> **Exercise requirements**
Copy each line below without leaving any out.

> **Data**
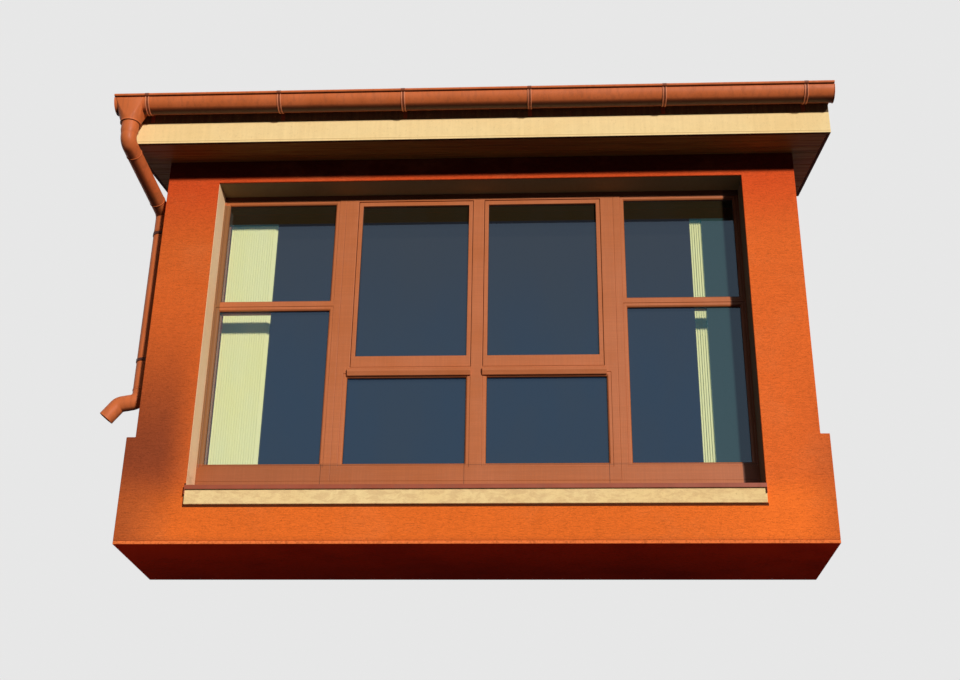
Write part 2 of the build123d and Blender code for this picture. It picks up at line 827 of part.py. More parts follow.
def rimmed_length(joint, direction, *points, narrowed=True):
    """A tube that takes the spigot above it at a joint, with a rolled rim round its upper end."""
    first = joint + direction * seat_gap
    pipe_length([first, *points], narrowed)
    ring(Plane(origin=first, z_dir=direction), pipe_radius + rim_lip, bore, rim_length)


with BuildPart() as swan_neck:
    # The upper elbow is pushed over the outlet with a sleeve
    pipe_length([joint_outlet, *bend(corner_top, down, run_direction), joint_upper])
    elbow_top = Plane(origin=joint_outlet, z_dir=down)
    sleeve_outer = pipe_radius + outlet_sleeve_step
    ring(elbow_top, sleeve_outer, bore, spigot_step)
    ring(elbow_top, sleeve_outer, pipe_radius + pipe_clearance, seat_gap - sleeve_length)
    rimmed_length(joint_upper, run_direction, joint_lower)
    rimmed_length(joint_lower, run_direction, *bend(corner_low, run_direction, down), joint_offset)
finish(swan_neck, "swan_neck")

with BuildPart() as downpipe:
    rimmed_length(joint_offset, down, joint_shoe)
    heel = bend(corner_shoe, down, shoe_direction)
    toe = bend(corner_mouth, shoe_direction, mouth_direction)
    rimmed_length(joint_shoe, down, *heel, *toe, shoe_end, narrowed=False)
finish(downpipe, "downpipe")

# Clamps: a band round the vertical pipe on a rod that stands in the cheek
with BuildPart() as pipe_clamps:
    band_inner = pipe_radius + seat_gap
    band_outer = band_inner + clamp_thickness
    band_middle = (band_inner + band_outer) / 2
    for height in (joint_offset.Z - upper_clamp_drop, joint_shoe.Z + lower_clamp_rise):
        with BuildSketch(Plane.XY.offset(height - clamp_width / 2)):
            with Locations((pipe_x, pipe_y)):
                Circle(band_outer)
                Circle(band_inner, mode=Mode.SUBTRACT)
        extrude(amount=clamp_width)
        stem_x = pipe_x + band_middle
        with BuildSketch(Plane(origin=(stem_x, pipe_y, height), z_dir=(1, 0, 0))):
            Circle(clamp_stem_radius)
        extrude(amount=-half_bay - stem_x)
finish(pipe_clamps, "pipe_clamps")
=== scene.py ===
from math import cos, pi, radians, sin

import bmesh
import bpy
from bpy.props import FloatProperty, FloatVectorProperty, IntProperty, PointerProperty
from mathutils import Matrix, Vector


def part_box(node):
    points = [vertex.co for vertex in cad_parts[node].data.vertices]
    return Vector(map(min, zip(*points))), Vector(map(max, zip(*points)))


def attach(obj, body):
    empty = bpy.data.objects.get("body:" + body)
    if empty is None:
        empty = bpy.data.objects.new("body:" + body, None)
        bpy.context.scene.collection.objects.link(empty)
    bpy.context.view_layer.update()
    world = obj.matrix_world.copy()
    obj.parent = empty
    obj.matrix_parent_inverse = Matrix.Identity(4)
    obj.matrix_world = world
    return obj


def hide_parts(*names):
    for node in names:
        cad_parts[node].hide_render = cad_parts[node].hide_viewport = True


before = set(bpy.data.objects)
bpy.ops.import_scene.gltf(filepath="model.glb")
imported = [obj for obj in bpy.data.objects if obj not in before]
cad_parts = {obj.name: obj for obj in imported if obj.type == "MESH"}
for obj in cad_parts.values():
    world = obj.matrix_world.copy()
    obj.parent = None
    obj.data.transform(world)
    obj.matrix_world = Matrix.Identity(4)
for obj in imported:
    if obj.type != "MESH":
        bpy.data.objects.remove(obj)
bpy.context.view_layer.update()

bl_info = {
    "name": "Oriel window looks",
    "version": (1, 0, 0),
    "blender": (4, 5, 0),
    "location": "View3D > Sidebar > Oriel",
    "description": "Dresses the packed oriel window with walls, frames, glass, blinds and gutter",
    "category": "Object",
}

ROOT = "root"

# Sizes of the box, in metres
HALF_BAY = 2.045
SHOULDER_TOP = 0.522
BOX_FOOT = -0.145
COAT_EDGE = 0.012  # how far the wall's own render reaches into the opening
FRONT_Y, PIER_BACK_Y = (corner.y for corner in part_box("front_pier_left"))
EAVES_DEPTH = -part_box("fascia_front")[0].y
DRIP_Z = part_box("fascia_front")[0].z
CHEEK_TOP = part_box("cheek_wall_left")[1].z
ROOF_SLOPE = (CHEEK_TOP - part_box("front_lintel")[1].z) / -PIER_BACK_Y

# Window: the lights as they are seen between the beads
pane_low, pane_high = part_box("fixed_glass")
PANE_COVER = 0.0257  # how far a fixed pane reaches behind its beads
SASH_COVER = 0.0137
SIDE_LIGHT_WIDTH = 0.7146
LOW_SIDE_HEIGHT = 1.046
SIDE_TRANSOM = 0.068
LOW_MIDDLE_HEIGHT = 0.571
HALF_MULLION = 0.0643
LOW_MIDDLE_END = 0.8123
SASH_LIGHT_START = 0.0655
LIGHT_FOOT, LIGHT_HEAD = pane_low.z + PANE_COVER, pane_high.z - PANE_COVER
# Upright joints in the rail, at the left edge of each mullion
RAIL_JOINTS = (-0.9405, -0.0655, 0.8120)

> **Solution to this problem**
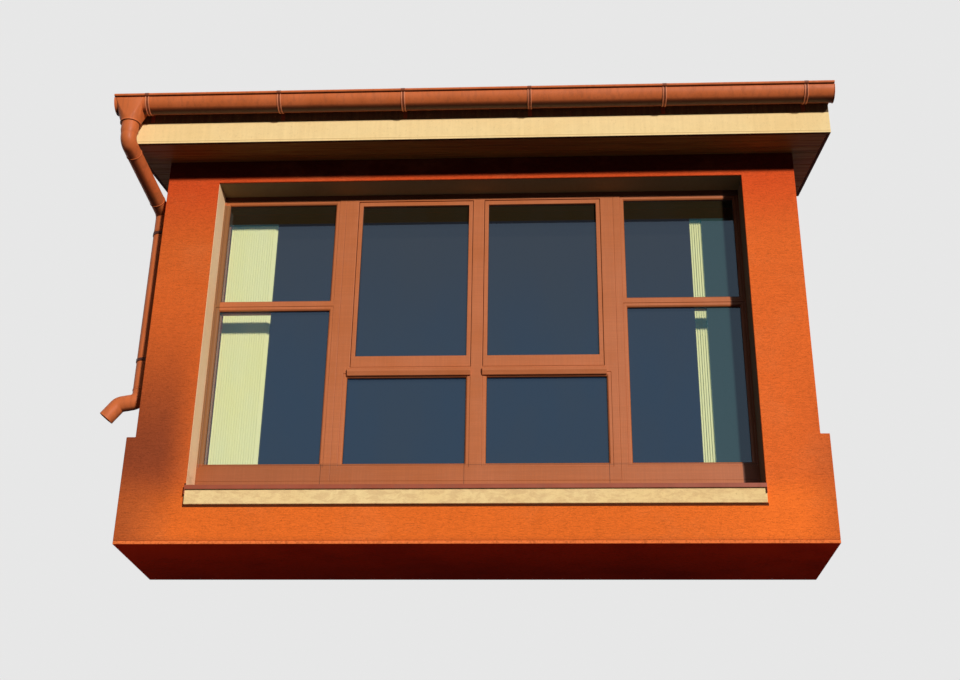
Write part 2 of the build123d and Blender code for this picture. It picks up at line 827 of part.py. More parts follow.
def rimmed_length(joint, direction, *points, narrowed=True):
    """A tube that takes the spigot above it at a joint, with a rolled rim round its upper end."""
    first = joint + direction * seat_gap
    pipe_length([first, *points], narrowed)
    ring(Plane(origin=first, z_dir=direction), pipe_radius + rim_lip, bore, rim_length)


with BuildPart() as swan_neck:
    # The upper elbow is pushed over the outlet with a sleeve
    pipe_length([joint_outlet, *bend(corner_top, down, run_direction), joint_upper])
    elbow_top = Plane(origin=joint_outlet, z_dir=down)
    sleeve_outer = pipe_radius + outlet_sleeve_step
    ring(elbow_top, sleeve_outer, bore, spigot_step)
    ring(elbow_top, sleeve_outer, pipe_radius + pipe_clearance, seat_gap - sleeve_length)
    rimmed_length(joint_upper, run_direction, joint_lower)
    rimmed_length(joint_lower, run_direction, *bend(corner_low, run_direction, down), joint_offset)
finish(swan_neck, "swan_neck")

with BuildPart() as downpipe:
    rimmed_length(joint_offset, down, joint_shoe)
    heel = bend(corner_shoe, down, shoe_direction)
    toe = bend(corner_mouth, shoe_direction, mouth_direction)
    rimmed_length(joint_shoe, down, *heel, *toe, shoe_end, narrowed=False)
finish(downpipe, "downpipe")

# Clamps: a band round the vertical pipe on a rod that stands in the cheek
with BuildPart() as pipe_clamps:
    band_inner = pipe_radius + seat_gap
    band_outer = band_inner + clamp_thickness
    band_middle = (band_inner + band_outer) / 2
    for height in (joint_offset.Z - upper_clamp_drop, joint_shoe.Z + lower_clamp_rise):
        with BuildSketch(Plane.XY.offset(height - clamp_width / 2)):
            with Locations((pipe_x, pipe_y)):
                Circle(band_outer)
                Circle(band_inner, mode=Mode.SUBTRACT)
        extrude(amount=clamp_width)
        stem_x = pipe_x + band_middle
        with BuildSketch(Plane(origin=(stem_x, pipe_y, height), z_dir=(1, 0, 0))):
            Circle(clamp_stem_radius)
        extrude(amount=-half_bay - stem_x)
finish(pipe_clamps, "pipe_clamps")
=== scene.py ===
from math import cos, pi, radians, sin

import bmesh
import bpy
from bpy.props import FloatProperty, FloatVectorProperty, IntProperty, PointerProperty
from mathutils import Matrix, Vector


def part_box(node):
    points = [vertex.co for vertex in cad_parts[node].data.vertices]
    return Vector(map(min, zip(*points))), Vector(map(max, zip(*points)))


def attach(obj, body):
    empty = bpy.data.objects.get("body:" + body)
    if empty is None:
        empty = bpy.data.objects.new("body:" + body, None)
        bpy.context.scene.collection.objects.link(empty)
    bpy.context.view_layer.update()
    world = obj.matrix_world.copy()
    obj.parent = empty
    obj.matrix_parent_inverse = Matrix.Identity(4)
    obj.matrix_world = world
    return obj


def hide_parts(*names):
    for node in names:
        cad_parts[node].hide_render = cad_parts[node].hide_viewport = True


before = set(bpy.data.objects)
bpy.ops.import_scene.gltf(filepath="model.glb")
imported = [obj for obj in bpy.data.objects if obj not in before]
cad_parts = {obj.name: obj for obj in imported if obj.type == "MESH"}
for obj in cad_parts.values():
    world = obj.matrix_world.copy()
    obj.parent = None
    obj.data.transform(world)
    obj.matrix_world = Matrix.Identity(4)
for obj in imported:
    if obj.type != "MESH":
        bpy.data.objects.remove(obj)
bpy.context.view_layer.update()

bl_info = {
    "name": "Oriel window looks",
    "version": (1, 0, 0),
    "blender": (4, 5, 0),
    "location": "View3D > Sidebar > Oriel",
    "description": "Dresses the packed oriel window with walls, frames, glass, blinds and gutter",
    "category": "Object",
}

ROOT = "root"

# Sizes of the box, in metres
HALF_BAY = 2.045
SHOULDER_TOP = 0.522
BOX_FOOT = -0.145
COAT_EDGE = 0.012  # how far the wall's own render reaches into the opening
FRONT_Y, PIER_BACK_Y = (corner.y for corner in part_box("front_pier_left"))
EAVES_DEPTH = -part_box("fascia_front")[0].y
DRIP_Z = part_box("fascia_front")[0].z
CHEEK_TOP = part_box("cheek_wall_left")[1].z
ROOF_SLOPE = (CHEEK_TOP - part_box("front_lintel")[1].z) / -PIER_BACK_Y

# Window: the lights as they are seen between the beads
pane_low, pane_high = part_box("fixed_glass")
PANE_COVER = 0.0257  # how far a fixed pane reaches behind its beads
SASH_COVER = 0.0137
SIDE_LIGHT_WIDTH = 0.7146
LOW_SIDE_HEIGHT = 1.046
SIDE_TRANSOM = 0.068
LOW_MIDDLE_HEIGHT = 0.571
HALF_MULLION = 0.0643
LOW_MIDDLE_END = 0.8123
SASH_LIGHT_START = 0.0655
LIGHT_FOOT, LIGHT_HEAD = pane_low.z + PANE_COVER, pane_high.z - PANE_COVER
# Upright joints in the rail, at the left edge of each mullion
RAIL_JOINTS = (-0.9405, -0.0655, 0.8120)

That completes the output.